• Goal of the exercise:
Write out each line exactly as it stands, please.

• Information supplied:
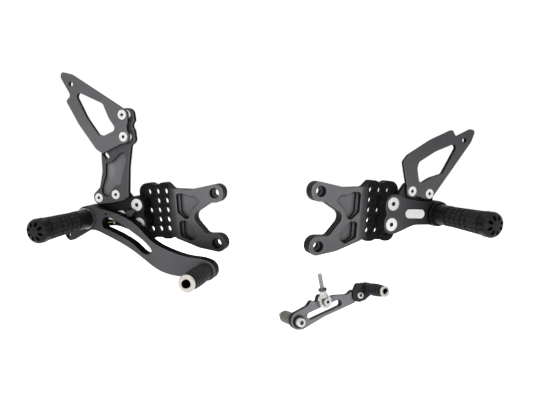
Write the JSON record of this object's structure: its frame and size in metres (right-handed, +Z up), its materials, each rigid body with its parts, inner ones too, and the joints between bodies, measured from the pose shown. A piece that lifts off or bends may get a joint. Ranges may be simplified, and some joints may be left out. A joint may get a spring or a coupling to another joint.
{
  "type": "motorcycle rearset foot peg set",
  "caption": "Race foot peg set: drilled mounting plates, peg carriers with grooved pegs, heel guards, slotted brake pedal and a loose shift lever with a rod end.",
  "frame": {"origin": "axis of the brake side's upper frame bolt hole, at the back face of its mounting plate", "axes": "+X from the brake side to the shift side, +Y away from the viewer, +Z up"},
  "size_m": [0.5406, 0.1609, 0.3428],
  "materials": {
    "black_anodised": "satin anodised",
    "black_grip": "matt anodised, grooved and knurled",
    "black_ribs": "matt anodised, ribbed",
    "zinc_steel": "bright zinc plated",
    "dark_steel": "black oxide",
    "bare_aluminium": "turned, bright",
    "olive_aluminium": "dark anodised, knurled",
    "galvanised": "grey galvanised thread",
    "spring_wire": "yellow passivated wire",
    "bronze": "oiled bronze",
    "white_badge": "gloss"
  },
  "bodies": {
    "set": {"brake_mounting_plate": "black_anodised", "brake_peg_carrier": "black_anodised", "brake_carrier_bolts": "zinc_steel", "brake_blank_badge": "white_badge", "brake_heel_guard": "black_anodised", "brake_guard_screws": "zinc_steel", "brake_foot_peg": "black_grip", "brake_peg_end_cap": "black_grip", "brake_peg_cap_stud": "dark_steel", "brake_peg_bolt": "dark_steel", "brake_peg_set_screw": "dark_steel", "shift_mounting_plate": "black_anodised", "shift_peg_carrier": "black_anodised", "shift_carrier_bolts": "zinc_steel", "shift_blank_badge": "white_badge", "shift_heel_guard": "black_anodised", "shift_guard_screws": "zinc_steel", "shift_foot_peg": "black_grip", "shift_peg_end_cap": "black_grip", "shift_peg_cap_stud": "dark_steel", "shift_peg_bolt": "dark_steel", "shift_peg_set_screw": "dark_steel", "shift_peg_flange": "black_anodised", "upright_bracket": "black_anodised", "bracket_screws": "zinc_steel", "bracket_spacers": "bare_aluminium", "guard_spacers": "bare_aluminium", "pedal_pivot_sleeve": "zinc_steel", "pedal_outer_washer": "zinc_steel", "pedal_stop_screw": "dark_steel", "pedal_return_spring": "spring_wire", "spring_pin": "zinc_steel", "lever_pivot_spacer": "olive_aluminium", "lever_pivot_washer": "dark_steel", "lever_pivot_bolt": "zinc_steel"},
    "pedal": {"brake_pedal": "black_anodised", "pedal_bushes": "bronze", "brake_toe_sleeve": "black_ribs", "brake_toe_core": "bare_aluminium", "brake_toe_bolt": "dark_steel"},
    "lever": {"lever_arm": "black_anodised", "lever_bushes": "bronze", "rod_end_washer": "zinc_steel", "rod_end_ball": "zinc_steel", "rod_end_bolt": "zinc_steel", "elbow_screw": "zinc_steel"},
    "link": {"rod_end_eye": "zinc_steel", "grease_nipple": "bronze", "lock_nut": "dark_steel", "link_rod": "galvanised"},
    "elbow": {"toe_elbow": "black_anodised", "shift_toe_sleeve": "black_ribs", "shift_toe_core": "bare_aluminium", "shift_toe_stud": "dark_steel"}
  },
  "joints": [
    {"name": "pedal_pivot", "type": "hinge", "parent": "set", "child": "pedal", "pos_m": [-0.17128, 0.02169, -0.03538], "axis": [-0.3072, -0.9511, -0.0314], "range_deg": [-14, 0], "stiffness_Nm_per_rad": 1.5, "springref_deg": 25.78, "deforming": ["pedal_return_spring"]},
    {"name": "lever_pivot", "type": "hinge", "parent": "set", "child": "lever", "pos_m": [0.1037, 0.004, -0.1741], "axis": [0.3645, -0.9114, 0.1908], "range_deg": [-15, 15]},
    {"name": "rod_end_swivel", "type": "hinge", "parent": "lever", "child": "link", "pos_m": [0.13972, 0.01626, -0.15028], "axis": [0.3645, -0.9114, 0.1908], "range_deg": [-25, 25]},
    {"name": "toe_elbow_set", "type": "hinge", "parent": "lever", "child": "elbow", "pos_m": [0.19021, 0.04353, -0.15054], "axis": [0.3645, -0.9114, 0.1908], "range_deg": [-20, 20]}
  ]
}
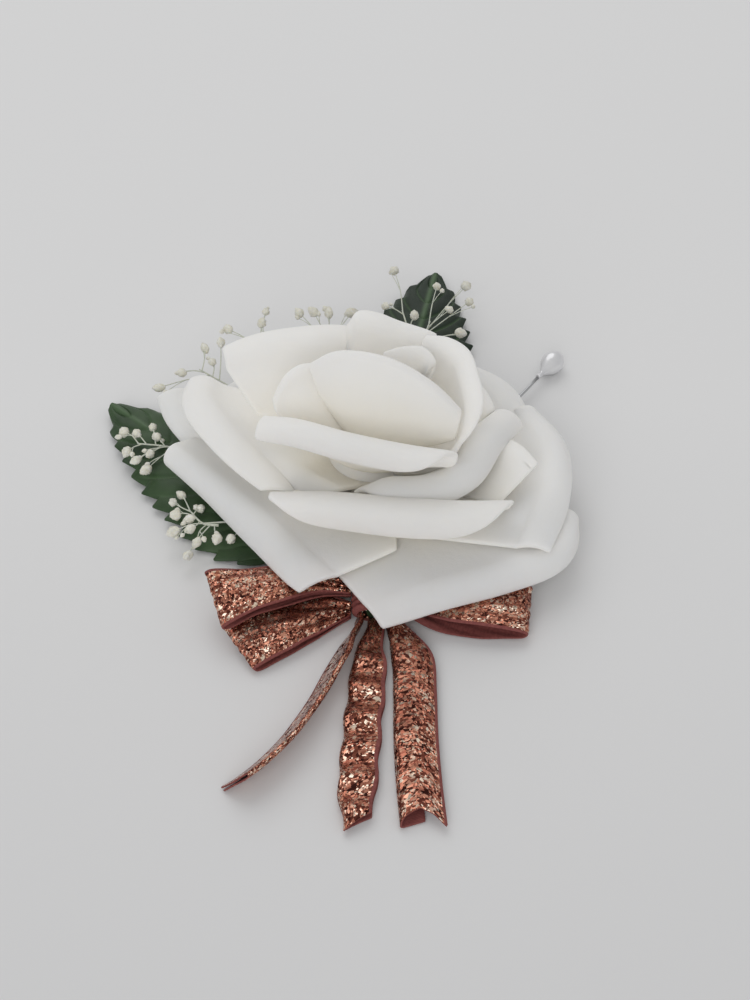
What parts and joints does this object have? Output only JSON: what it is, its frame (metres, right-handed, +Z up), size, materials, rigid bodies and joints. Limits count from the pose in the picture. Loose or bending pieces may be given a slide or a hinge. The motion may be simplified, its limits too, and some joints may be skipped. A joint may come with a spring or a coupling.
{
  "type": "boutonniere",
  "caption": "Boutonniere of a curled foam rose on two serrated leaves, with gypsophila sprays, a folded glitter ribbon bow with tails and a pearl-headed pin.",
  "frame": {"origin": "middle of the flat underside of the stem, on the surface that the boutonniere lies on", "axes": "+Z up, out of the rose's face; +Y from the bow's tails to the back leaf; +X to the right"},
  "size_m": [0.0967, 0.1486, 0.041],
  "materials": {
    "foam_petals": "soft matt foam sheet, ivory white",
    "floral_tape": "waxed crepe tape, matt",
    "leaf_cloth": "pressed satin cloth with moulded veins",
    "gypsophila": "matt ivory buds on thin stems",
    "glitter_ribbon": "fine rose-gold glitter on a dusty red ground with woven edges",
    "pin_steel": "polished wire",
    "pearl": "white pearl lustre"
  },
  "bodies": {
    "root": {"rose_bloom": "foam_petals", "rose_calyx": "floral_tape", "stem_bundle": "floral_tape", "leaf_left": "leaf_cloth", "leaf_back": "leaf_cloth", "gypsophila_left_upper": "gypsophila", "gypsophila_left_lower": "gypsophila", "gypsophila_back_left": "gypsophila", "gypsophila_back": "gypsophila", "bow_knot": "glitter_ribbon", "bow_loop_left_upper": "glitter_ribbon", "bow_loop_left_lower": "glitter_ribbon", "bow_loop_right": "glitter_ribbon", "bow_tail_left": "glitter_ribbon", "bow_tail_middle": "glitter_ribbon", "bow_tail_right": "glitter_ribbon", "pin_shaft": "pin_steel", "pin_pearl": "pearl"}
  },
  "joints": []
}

• Solved exercise:
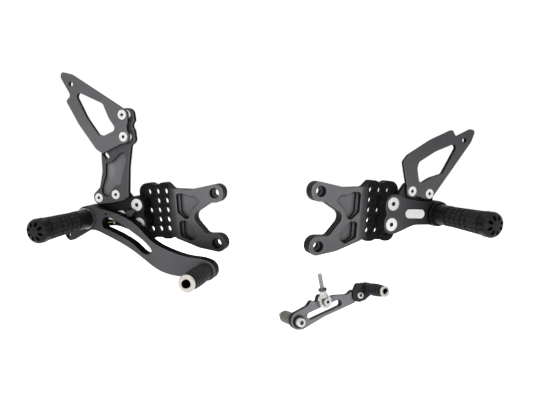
Write the JSON record of this object's structure: its frame and size in metres (right-handed, +Z up), its materials, each rigid body with its parts, inner ones too, and the joints between bodies, measured from the pose shown. A piece that lifts off or bends may get a joint. Ranges may be simplified, and some joints may be left out. A joint may get a spring or a coupling to another joint.
{
  "type": "motorcycle rearset foot peg set",
  "caption": "Race foot peg set: drilled mounting plates, peg carriers with grooved pegs, heel guards, slotted brake pedal and a loose shift lever with a rod end.",
  "frame": {"origin": "axis of the brake side's upper frame bolt hole, at the back face of its mounting plate", "axes": "+X from the brake side to the shift side, +Y away from the viewer, +Z up"},
  "size_m": [0.5406, 0.1609, 0.3428],
  "materials": {
    "black_anodised": "satin anodised",
    "black_grip": "matt anodised, grooved and knurled",
    "black_ribs": "matt anodised, ribbed",
    "zinc_steel": "bright zinc plated",
    "dark_steel": "black oxide",
    "bare_aluminium": "turned, bright",
    "olive_aluminium": "dark anodised, knurled",
    "galvanised": "grey galvanised thread",
    "spring_wire": "yellow passivated wire",
    "bronze": "oiled bronze",
    "white_badge": "gloss"
  },
  "bodies": {
    "set": {"brake_mounting_plate": "black_anodised", "brake_peg_carrier": "black_anodised", "brake_carrier_bolts": "zinc_steel", "brake_blank_badge": "white_badge", "brake_heel_guard": "black_anodised", "brake_guard_screws": "zinc_steel", "brake_foot_peg": "black_grip", "brake_peg_end_cap": "black_grip", "brake_peg_cap_stud": "dark_steel", "brake_peg_bolt": "dark_steel", "brake_peg_set_screw": "dark_steel", "shift_mounting_plate": "black_anodised", "shift_peg_carrier": "black_anodised", "shift_carrier_bolts": "zinc_steel", "shift_blank_badge": "white_badge", "shift_heel_guard": "black_anodised", "shift_guard_screws": "zinc_steel", "shift_foot_peg": "black_grip", "shift_peg_end_cap": "black_grip", "shift_peg_cap_stud": "dark_steel", "shift_peg_bolt": "dark_steel", "shift_peg_set_screw": "dark_steel", "shift_peg_flange": "black_anodised", "upright_bracket": "black_anodised", "bracket_screws": "zinc_steel", "bracket_spacers": "bare_aluminium", "guard_spacers": "bare_aluminium", "pedal_pivot_sleeve": "zinc_steel", "pedal_outer_washer": "zinc_steel", "pedal_stop_screw": "dark_steel", "pedal_return_spring": "spring_wire", "spring_pin": "zinc_steel", "lever_pivot_spacer": "olive_aluminium", "lever_pivot_washer": "dark_steel", "lever_pivot_bolt": "zinc_steel"},
    "pedal": {"brake_pedal": "black_anodised", "pedal_bushes": "bronze", "brake_toe_sleeve": "black_ribs", "brake_toe_core": "bare_aluminium", "brake_toe_bolt": "dark_steel"},
    "lever": {"lever_arm": "black_anodised", "lever_bushes": "bronze", "rod_end_washer": "zinc_steel", "rod_end_ball": "zinc_steel", "rod_end_bolt": "zinc_steel", "elbow_screw": "zinc_steel"},
    "link": {"rod_end_eye": "zinc_steel", "grease_nipple": "bronze", "lock_nut": "dark_steel", "link_rod": "galvanised"},
    "elbow": {"toe_elbow": "black_anodised", "shift_toe_sleeve": "black_ribs", "shift_toe_core": "bare_aluminium", "shift_toe_stud": "dark_steel"}
  },
  "joints": [
    {"name": "pedal_pivot", "type": "hinge", "parent": "set", "child": "pedal", "pos_m": [-0.17128, 0.02169, -0.03538], "axis": [-0.3072, -0.9511, -0.0314], "range_deg": [-14, 0], "stiffness_Nm_per_rad": 1.5, "springref_deg": 25.78, "deforming": ["pedal_return_spring"]},
    {"name": "lever_pivot", "type": "hinge", "parent": "set", "child": "lever", "pos_m": [0.1037, 0.004, -0.1741], "axis": [0.3645, -0.9114, 0.1908], "range_deg": [-15, 15]},
    {"name": "rod_end_swivel", "type": "hinge", "parent": "lever", "child": "link", "pos_m": [0.13972, 0.01626, -0.15028], "axis": [0.3645, -0.9114, 0.1908], "range_deg": [-25, 25]},
    {"name": "toe_elbow_set", "type": "hinge", "parent": "lever", "child": "elbow", "pos_m": [0.19021, 0.04353, -0.15054], "axis": [0.3645, -0.9114, 0.1908], "range_deg": [-20, 20]}
  ]
}
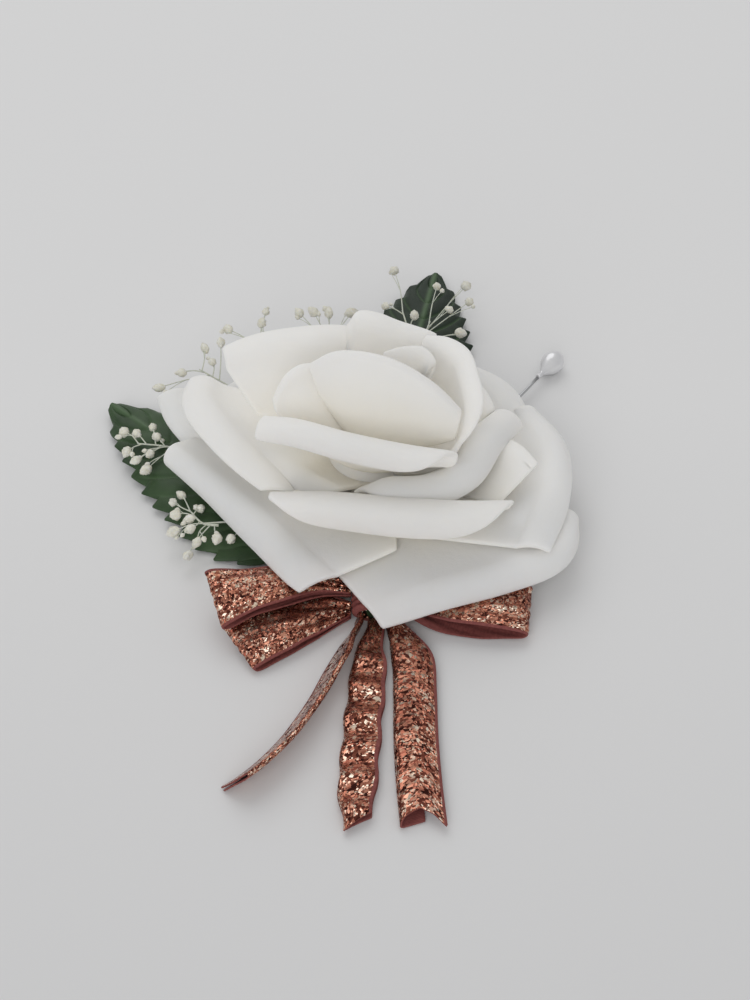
What parts and joints does this object have? Output only JSON: what it is, its frame (metres, right-handed, +Z up), size, materials, rigid bodies and joints. Limits count from the pose in the picture. Loose or bending pieces may be given a slide or a hinge. The motion may be simplified, its limits too, and some joints may be skipped. A joint may come with a spring or a coupling.
{
  "type": "boutonniere",
  "caption": "Boutonniere of a curled foam rose on two serrated leaves, with gypsophila sprays, a folded glitter ribbon bow with tails and a pearl-headed pin.",
  "frame": {"origin": "middle of the flat underside of the stem, on the surface that the boutonniere lies on", "axes": "+Z up, out of the rose's face; +Y from the bow's tails to the back leaf; +X to the right"},
  "size_m": [0.0967, 0.1486, 0.041],
  "materials": {
    "foam_petals": "soft matt foam sheet, ivory white",
    "floral_tape": "waxed crepe tape, matt",
    "leaf_cloth": "pressed satin cloth with moulded veins",
    "gypsophila": "matt ivory buds on thin stems",
    "glitter_ribbon": "fine rose-gold glitter on a dusty red ground with woven edges",
    "pin_steel": "polished wire",
    "pearl": "white pearl lustre"
  },
  "bodies": {
    "root": {"rose_bloom": "foam_petals", "rose_calyx": "floral_tape", "stem_bundle": "floral_tape", "leaf_left": "leaf_cloth", "leaf_back": "leaf_cloth", "gypsophila_left_upper": "gypsophila", "gypsophila_left_lower": "gypsophila", "gypsophila_back_left": "gypsophila", "gypsophila_back": "gypsophila", "bow_knot": "glitter_ribbon", "bow_loop_left_upper": "glitter_ribbon", "bow_loop_left_lower": "glitter_ribbon", "bow_loop_right": "glitter_ribbon", "bow_tail_left": "glitter_ribbon", "bow_tail_middle": "glitter_ribbon", "bow_tail_right": "glitter_ribbon", "pin_shaft": "pin_steel", "pin_pearl": "pearl"}
  },
  "joints": []
}